WASHINGTON — California faces an estimated $50 billion price tag for roads, dams and other infrastructure threatened by floods such as the one that severely damaged Oroville Dam.

Nearly 200,000 people were evacuated three weeks ago amid fears of a catastrophic flood.

That’s according to California Natural Resources Secretary John Laird, who says proposals by Gov. Jerry Brown for $387 million for flood control and emergency response were “an important start” but fall far short of the amount needed to address flood projects statewide.

Testifying at a Senate hearing on Wednesday, Laird said California is experiencing what is likely its wettest year ever, with severe winter storms bringing torrential rain and significant snow after five years of drought.

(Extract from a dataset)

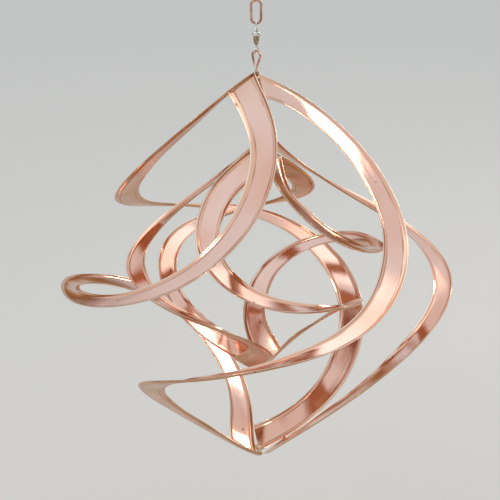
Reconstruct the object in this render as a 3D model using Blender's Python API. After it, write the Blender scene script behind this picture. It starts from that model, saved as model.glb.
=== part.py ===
"""Hanging copper wind spinner: two ribbon cages, one inside the other, that turn opposite ways.

The part hangs from the top of a chain link.  Below it come a ball bearing swivel, the hook
wire that carries the outer cage, a second swivel under the outer cage's top joint, and the
hook wire that carries the inner cage.  Each cage is four channel-section ribbons whose
square ends meet in a pinwheel joint on the spin axis, above and below.

Units are metres and Z is up.  The origin is the point where the link hangs: the underside
of its top bend.  Run with: blender --background --python part.py
"""
import math

import bmesh
import bpy
from mathutils import Euler, Matrix, Vector

MM = 0.001
TAU = 2 * math.pi
UP = Vector((0, 0, 1))

# Clearance left between pieces that touch in the real object.
GAP = 0.3 * MM

# Chain link.
LINK_WIRE = 1.0 * MM
LINK_LENGTH = 20.4 * MM
LINK_WIDTH = 9.8 * MM

# Swivel: heights are measured down from the centre of the wire at the top of its top eye.
EYE_WIRE = 0.65 * MM
TOP_EYE_RADIUS = 2.4 * MM
BOTTOM_EYE_RADIUS = 2.85 * MM
SWIVEL_LENGTH = 26.5 * MM
COLLAR_TOP = 8.4 * MM
COLLAR_BOTTOM = 12.0 * MM
COLLAR_RADIUS = 3.75 * MM
BARREL_BOTTOM = 19.0 * MM
SHOULDER = 14.3 * MM
CAVITY_RADIUS = 1.9 * MM
HEAD_RADIUS = 1.5 * MM
HEAD_THICKNESS = 0.7 * MM
BALL_RADIUS = 0.36 * MM
BALL_COUNT = 6
# Play beside, under and above the balls.
BALL_SIDE_PLAY = 0.22 * MM
BALL_LIFT = 0.1 * MM

# Hook wires.
HOOK_WIRE = 0.9 * MM
HOOK_EYE_RADIUS = 3.7 * MM
HOOK_LOWER_EYE_RADIUS = 2.9 * MM
# How far the outer hook's shank shows above its cage, and how far its lower eye hangs below.
OUTER_NECK = 2.0 * MM
LOWER_EYE_DROP = 14.0 * MM
# The inner hook's neck below its eye, and its riveted foot below the inner cage's top.
INNER_NECK = 15.0 * MM
INNER_FOOT = 9.5 * MM

# Ribbons, common to both cages.
SHEET = 0.8 * MM
AXIS_CLEARANCE = 1.9 * MM
LIP_RISE = 2.0 * MM
LIP_BAND = 0.17
RIBBON_STEPS = 54
# The flare grows with this power of the distance from the far point.
FLARE_POWER = 11

# The directions, in degrees about Z, that the link, the swivels and the hooks face.
LINK_FACING = 0
UPPER_EYES_FACING = (90, 55)
OUTER_HOOK_FACING = -35
LOWER_EYES_FACING = (55, 55)
INNER_HOOK_FACING = -35

COPPER = ("copper_sheet", (0.93, 0.58, 0.45), 0.18)
COPPER_WIRE = ("copper_wire", (0.72, 0.38, 0.27), 0.28)
NICKEL = ("nickel_plate", (0.78, 0.76, 0.71), 0.25)
STEEL = ("bearing_steel", (0.62, 0.63, 0.64), 0.15)
BRAZE = ("braze", (0.86, 0.6, 0.38), 0.4)


class Cage:
    """Driving dimensions of one cage of four ribbons.

    Seen from above, a ribbon is a rounded ring that starts and ends on the spin axis:
    plan = mean radius, then how far it is squashed, egg-shaped and squared.
    fall = its height from end to end, then how the slope varies along it.
    tilt = degrees that its outer edge is lifted at the ends, then how that varies.
    width = width at the far point, extra width at the ends, and extra width halfway.
    skew = how far the upper half stands out beyond the lower half, and how far halfway sinks.
    flare = degrees of tilt and extra width that come in close to the ends only.
    reach = how far the square ends run past the spin axis, towards the neighbour's edge.
    hand = 1 where the ribbons run clockwise on the way down, seen from above, -1 otherwise.
    """

    def __init__(self, name, centre, hand, plan, fall, tilt, width, skew, flare, reach,
                 far_points):
        self.name = name
        self.centre = centre * MM
        self.hand = hand
        self.plan = [value * MM for value in plan]
        self.fall = [value * MM for value in fall]
        self.tilt = [math.radians(value) for value in tilt]
        self.width = [value * MM for value in width]
        self.skew = [value * MM for value in skew]
        self.flare = (math.radians(flare[0]), flare[1] * MM)
        self.reach = reach * MM
        self.far_points = far_points

    @property
    def top(self):
        return self.centre + self.fall[0] / 2

    @property
    def bottom(self):
        return self.centre - self.fall[0] / 2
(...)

Damage to California’s highways is estimated at nearly $600 million.

California water authorities stopped the flow of water down the Oroville Dam’s crippled spillway Monday, allowing workers to start clearing out massive debris that’s blocking a hydroelectric plant from working.

 

Water will not be released for the next five to seven days, in the hopes that workers can remove between 500,000 and 1 million cubic yards of debris by barge and excavator, said Lauren Bisnett, spokeswoman with the Department of Water Resources.

“That is certainly the goal,” she said. “They’ve got to get down and see what’s going on.”

Water managers turned to the emergency spillway for the first time in the 48-year history of the country’s tallest dam after a chunk of concrete tore out the main spillway following heavy rains. But the flow of water ripped through a road below and carved out deep chasms in the ground.